I have horrible handwriting. My husband describes it as "serial killer-esque, if the serial killer was always in a hurry."
Wait, that probably doesn't give you the full effect.
That's better. See what I mean? It is not good handwriting. It's the reason I try to type almost everything. Of course, there are some things you just can't type, like thank you notes, and funny personalized messages on Christmas cards. Every time I have to write one I wonder if this will be the time the person receiving the note will think "enough is enough, the nightmares about Libby keeping my head in her freezer with a poorly scrawled label are not worth this" and cut off contact. So, about November I decided it was time to work on my penmanship, and make it a little less creepy.
A little less scary, but it kind of looks like what they teach in serial killer kindergarten to get them to blend in with society.
But I think I need to take meth to keep that up.

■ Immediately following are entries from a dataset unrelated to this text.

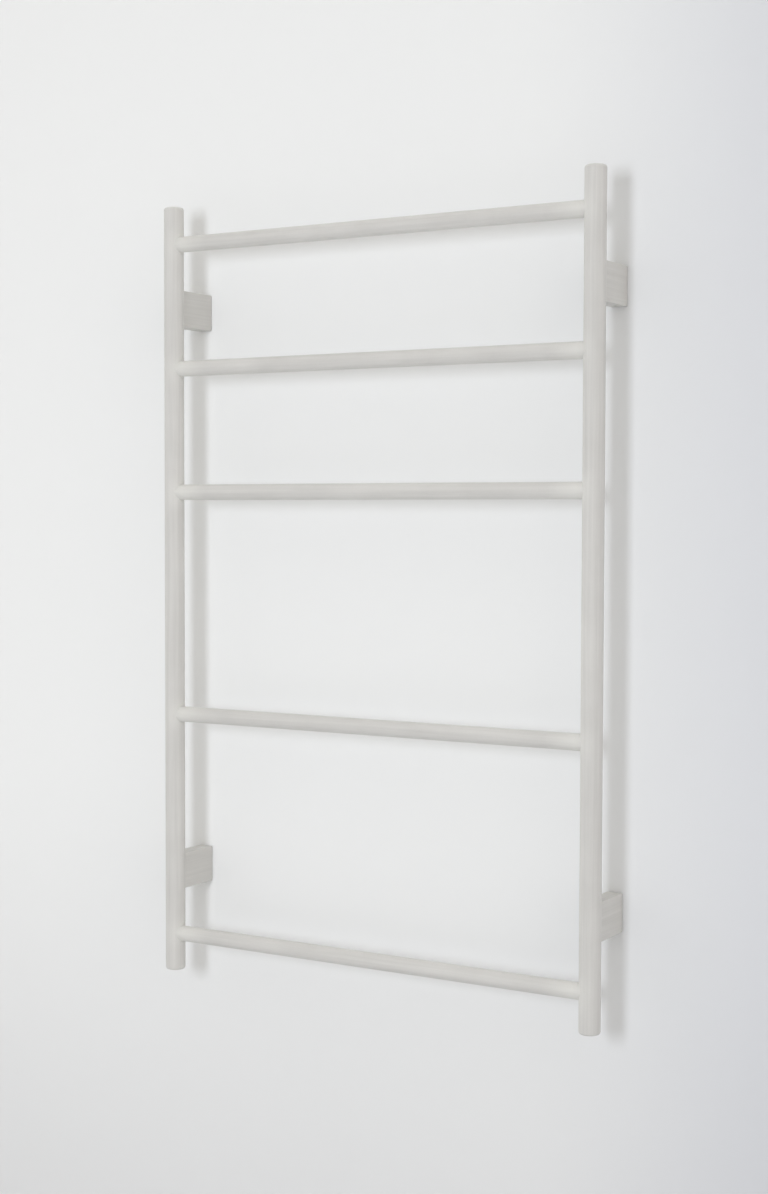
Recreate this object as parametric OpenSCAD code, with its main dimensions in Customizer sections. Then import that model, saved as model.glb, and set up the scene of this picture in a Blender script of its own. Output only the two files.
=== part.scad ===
// Towel warmer rack: a round-tube ladder held off the wall by four hollow brackets.
// Two posts and five rungs are coped and welded into one frame. A heating cable runs
// through every rung and comes out at the lower right bracket, where it meets a terminal
// block. Each bracket slides over an anchor that is screwed to the wall.
// The origin is on the wall at the centre of the four anchor screws. X runs along the
// rungs, Y into the wall and Z up, all in millimetres.

/* [Frame] */
// Distance between the centre lines of the two posts
post_pitch = 650; // [400:5:900]
// Length of a post from end to end
post_length = 1083; // [900:1:1500]
// Distance from the wall to the centre line of the posts
stand_off = 75; // [72:1:110]

/* [Posts] */
// Outside diameter of a post tube
post_d = 28; // [26:0.5:36]
// Wall thickness of a post tube
post_wall = 1.5; // [1:0.1:2.5]
// Radius of the rounded edge of an end cap
cap_edge_r = 4; // [1:0.5:7]
// Straight rim of an end cap below its rounded edge
cap_rim = 0.5; // [0.3:0.1:3]
// Length of the cap's plug inside the post
cap_plug_l = 9; // [5:1:14]
// Wall thickness of the cap's hollow plug
cap_plug_wall = 1.4; // [0.8:0.1:2.5]

/* [Rungs] */
// Outside diameter of a rung tube
rung_d = 22; // [18:0.5:23]
// Wall thickness of a rung tube
rung_wall = 1.2; // [0.8:0.1:2]
// From a post end to the centre line of the nearest rung
rung_inset = 52.5; // [35:0.5:80]
// Pitch of the three upper rungs
upper_pitch = 174; // [120:1:200]

/* [Brackets] */
// Width of a bracket along the rungs
bracket_w = 21.5; // [20:0.5:24]
// Height of a bracket
bracket_h = 51; // [48:0.5:70]
// Radius of a bracket's long edges
bracket_edge_r = 0.8; // [0.5:0.1:2.5]
// Radius of the corners of a bracket where it meets the wall
bracket_heel_r = 1.5; // [1:0.5:6]
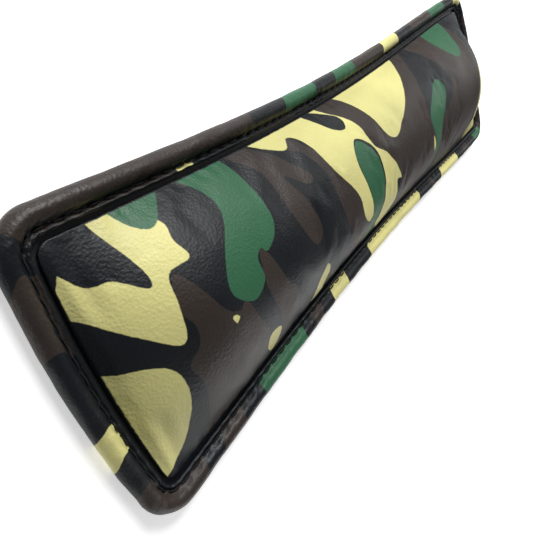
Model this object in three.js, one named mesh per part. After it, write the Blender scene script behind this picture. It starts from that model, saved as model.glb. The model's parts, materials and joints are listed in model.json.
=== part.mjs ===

Yeah, you don't want to know how long it took me to write that. It would take me ages to just make a shopping list. And I know it's not correct, because my Mom and my sister both write beautifully in cursive. I just speak beautifully in it. (Get it? Cursive? Like swearing? Man, I am clever.)
I think it's less scary, but still kind of casual. No, it doesn't give me a reason to handwrite my blog and just post a picture of it, but I think it will also stop people from screaming "oh my eyes" when they open a heartfelt letter from me. At least they won't feel like I'm yelling at them. Yes, I am capable of heartfelt letters.
Of course, Ryan has pointed out it may be more serial killer-esque to try to change my handwriting and appear more friendly, than just keep my old handwriting.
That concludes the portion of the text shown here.